If your blueberries grow in the shade, it will affect their growth and cause them not to sweeten. So, avoid planting blueberries close to larger plants and trees that will produce a lot of shade and compete with the blueberry plants for nutrients and water. They’ll also disrupt the air circulation around the plants.
3. Give Your Blueberries Mulch To Preserve Soil Moisture
Although sunlight-hungry, blueberries don’t want to be sitting in water. Since blueberry plants have shallow roots, they need their soil to maintain enough moisture, but the soil needs to drain well.
If you’ve never tested the drainage of your soil, you can do this by digging a one-foot (0.3 m) hole and filling it with water. See how long it takes to drain. If it takes very long, you should enhance the soil drainage.
To improve how well your soil drains, add four inches (10.16 cm) of peat moss to the top 12 inches (30.48 cm) of the soil. This will work double-duty by enhancing soil drainage and adjusting your soil pH.
To ensure the blueberry plant’s roots get enough water from the soil, apply two inches (5.08 cm) of mulch around the plant. This will prevent its roots from becoming too dry.
If you’re growing blueberries in a raised bed, ensure you water them twice a week instead of giving them one inch (2.54 cm) of water per week. This will keep the soil moist without allowing it to become soggy for multiple days at a time.
4. Nourish the Soil With Organic Matter
Organic matter helps blueberries to grow and thrive while also improving how they taste when harvested. Three inches (7.62 cm) of compost-enriched organic matter should be added to six inches (15.24 cm) of soil to ensure the soil gets enough nutrients.
5. Fertilize the Soil
Fertilizing the blueberry plant’s soil will encourage its roots to grow and enhance its fruit production, as West Virginia University reports.
You should apply small amounts of fertilizer in three separate applications:
- The first application should be made when new growth appears on the plant in spring.
- The second application should be made six weeks later.
- Finally, the third application should be made after you’ve harvested the plant.
When choosing the most effective fertilizer, any type of fertilizer that works for rhododendrons or azalea plants will also work for blueberries.
6. Plant Blueberries in Sandy Loam Soil
Blueberries want to be planted in loose soil. It should be sandy loam. This type of soil contains sand as well as a bit of clay and silt. It’s such a great choice for blueberries because it naturally drains well.
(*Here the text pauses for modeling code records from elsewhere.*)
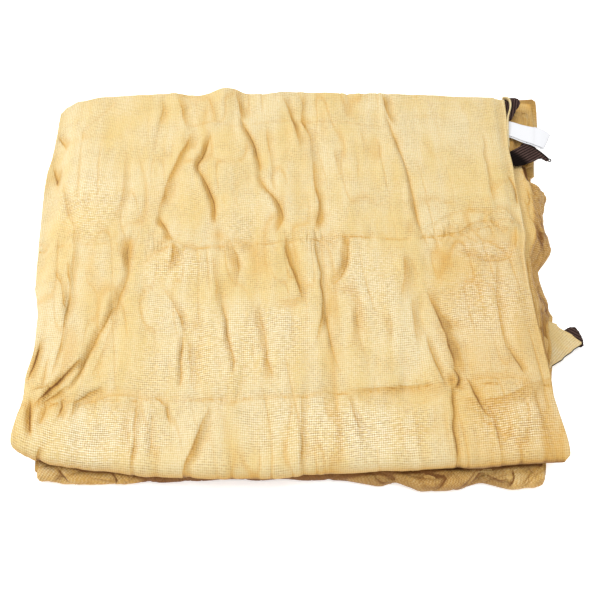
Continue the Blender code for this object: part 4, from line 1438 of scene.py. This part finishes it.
class Nodes:
    """A material's nodes. Each is fed with plain values or with other nodes' sockets."""

    def __init__(self, name):
        self.material = bpy.data.materials.new(name)
        self.material.use_nodes = True
        self.tree = self.material.node_tree
        self.shader = self.tree.nodes["Principled BSDF"]

    def feed(self, node, inputs):
        """Set some inputs of a node, by their names or numbers."""
        for key, value in inputs.items():
            if isinstance(value, bpy.types.NodeSocket):
                self.tree.links.new(value, node.inputs[key])
            else:
                node.inputs[key].default_value = value

    def add(self, kind, inputs, **settings):
        """Add a node and feed it."""
        node = self.tree.nodes.new("ShaderNode" + kind)
        for key, value in settings.items():
            setattr(node, key, value)
        self.feed(node, inputs)
        return node

    def maths(self, operation, first, second=0.0, clamp=False):
        """The result of a maths node."""
        inputs = {0: first, 1: second}
        return self.add("Math", inputs, operation=operation, use_clamp=clamp).outputs[0]

    def times(self, first, second, clamp=False):
        return self.maths("MULTIPLY", first, second, clamp)

    def plus(self, first, second, clamp=False):
        return self.maths("ADD", first, second, clamp)

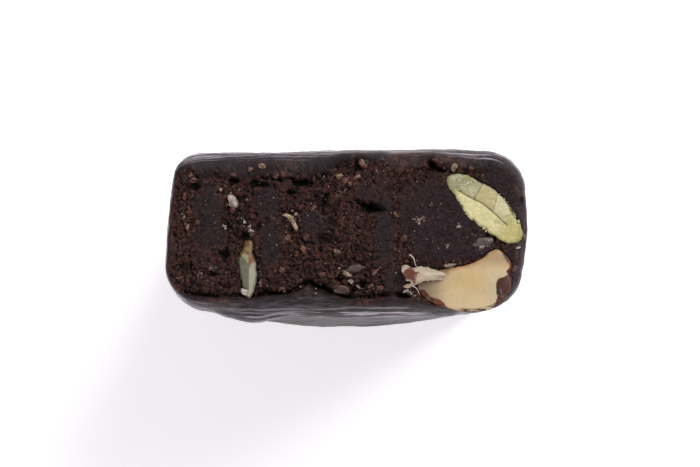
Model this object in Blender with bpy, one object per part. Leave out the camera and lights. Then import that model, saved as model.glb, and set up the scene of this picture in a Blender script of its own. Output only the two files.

If you’re not sure if your garden has sandy loam soil, you can test it by following these steps:
- Take a fistful of dry soil in your hand.
- Carefully drizzle water on it with your other hand.
- Work the water into the soil with your hand so that it becomes like dough.
- Hold the soil and squeeze it.
If the soil feels gritty, that’s a good sign the soil is sandy loam. Another indication is if the soil can be squeezed between your thumb and finger, forming a ribbon.
You can make your soil sandy loam by following these tips:
- Apply two inches (5.08 cm) of organic matter to the soil. Ideally, do this during autumn. You can use organic matter such as dried leaves, grass clippings, and compost.
- Water the organic matter until it’s very wet.
- Allow it to rest during the winter.
- When spring arrives, work the organic material into the soil. Make sure that it is worked to a depth of about seven inches (17.78 cm). You can do this effectively with a rototiller, but you can also use a garden fork or spade.
To learn more about improving soil for blueberries, you can check out my other article: How to Improve Soil for Blueberries: 6 Easy Methods
7. Nourish the Soil With Nitrogen
Blueberry plants are quite low-maintenance because they don’t require soil that’s filled with lots of nutrients. However, they perform well when given organic mulch as this nourishes the soil when it disintegrates.
You should also boost the soil with a bit of nitrogen by applying alfalfa meal, soybean meal, or cottonseed meal once every year. Alfalfa meal is an excellent way to add more nitrogen to your soil. It increases the rate at which organic material in the soil decomposes.
8. Prepare the Soil Correctly for Planting
Once you have the right soil for your blueberry plants to grow and thrive, bear in mind that you must follow some important tips so that you plant them properly.
- Give the roots enough space. Dig a hole for the plants that’s deep and wide enough for the roots to have enough space to expand. This is beneficial to the growth of the blueberry plant because when the roots spread into the soil, they’ll grow faster.
- Amend the soil around the plants. When amending the soil for your blueberries, make sure you don’t solely concentrate on their planting holes. You should amend the soil up to two feet (0.6 m) around the plant so that you accommodate for how its roots are going to be spreading outward from the plant. This will give the blueberry plant roots enough access to the acidic soil they crave.
9. Consider Raised Beds for Unhealthy Soil
If you don’t have the correct soil in your garden to grow blueberries or it’s too much work to amend it, you should consider planting blueberry plants in raised beds. This makes it easier to control the soil pH and other elements so that you give your blueberries everything they require to grow healthy and bear sweet fruit.
When planting blueberries in a raised bed, make sure the bed provides enough space for them to grow and spread their roots. It should be eight-10 inches (20.32-25.4 cm) in height and 2-5 inches (5.08-12.7 cm) in width to accommodate the plants and their roots.
While you can use garden soil in your raised bed, you will have to amend it so that it becomes sandy loam to nourish your blueberry plants and encourage them to grow juicier berries.
Growing more delicious blueberries requires the correct type of soil. Some things to ensure include the following:
- Well-draining soil.
- Acidic soil with a pH of between 4.5 and 5.5.
- Adding organic matter to the soil.